ミャンマーを訪れている河野外務大臣は、就任後初めて、アウン・サン・スー・チー国家顧問と会談し、隣国に避難している少数派、ロヒンギャの人権状況の改善を求め、帰還後の生活を後押しするため、3億3000万円の緊急無償資金協力を行う考えを伝えました。

河野外務大臣とミャンマーのアウン・サン・スー・チー国家顧問との会談は、日本時間の12日午後行われ、河野大臣は、ミャンマーの少数派、ロヒンギャの住民の多くが隣国バングラデシュに避難している問題をめぐって、人道状況の改善や安全で自発的な帰還などを求めました。

そのうえで、帰還後の生活を後押しするため、生活に必要な物資の供与などに300万ドル、日本円にして3億3000万円の緊急無償資金協力を行うことや、国際機関を通じて、人道状況の改善のため、およそ2000万ドル規模の支援を行うことを伝えました。

これに対し、スー・チー氏は「避難民の帰還の受け入れに向けて、バングラデシュ政府との合意に沿って進めたい。地元コミュニティの間の融和や報道の自由などさまざまな側面を考慮しながら取り組んでいきたい」と述べました。

さらに河野大臣は、ミャンマー軍が去年、ロヒンギャの住民10人を殺害したと認めたことに関連し、信頼性と透明性をもった調査を行ったうえで、適切な措置を実施するよう求めたほか、現地の警察に逮捕されたロイター通信の記者2人についても解放するよう働きかけました。

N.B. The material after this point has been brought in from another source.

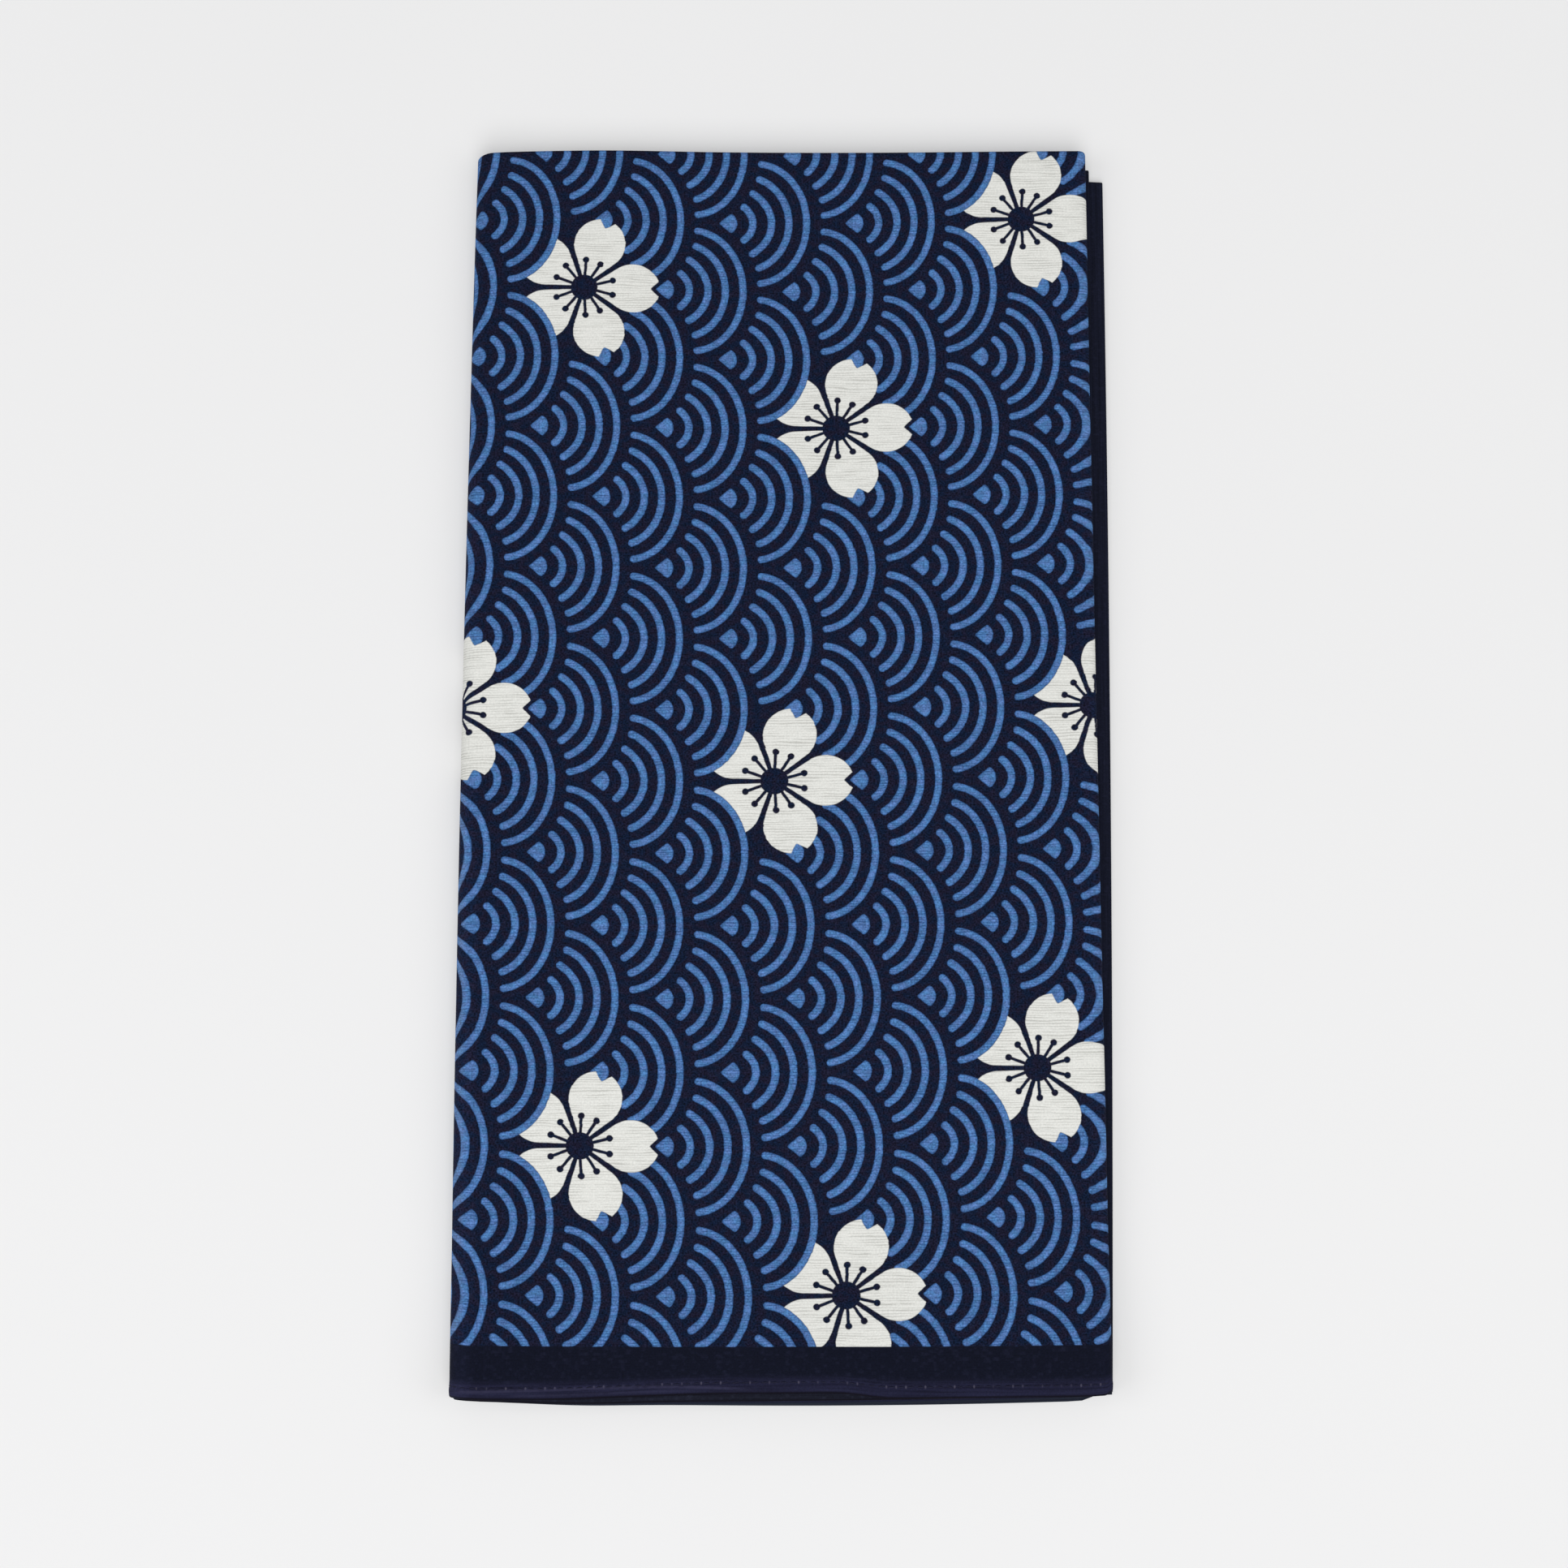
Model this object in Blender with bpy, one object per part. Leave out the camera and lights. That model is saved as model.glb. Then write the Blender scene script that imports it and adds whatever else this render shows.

また、北朝鮮情勢をめぐり、河野大臣が、あらゆる手段で北朝鮮への圧力を最大限まで高めていくよう働きかけたのに対し、スー・チー氏は「国連決議にしたがって取り組み、日本に協力したい」と述べました。

河野大臣は、終了後の共同記者会見で、今後予定されるロヒンギャの帰還について「分断を作り出すのではなく、融和を進めながら、細心の注意を払って進める必要がある。日本として最大限支えていきたい」と述べました。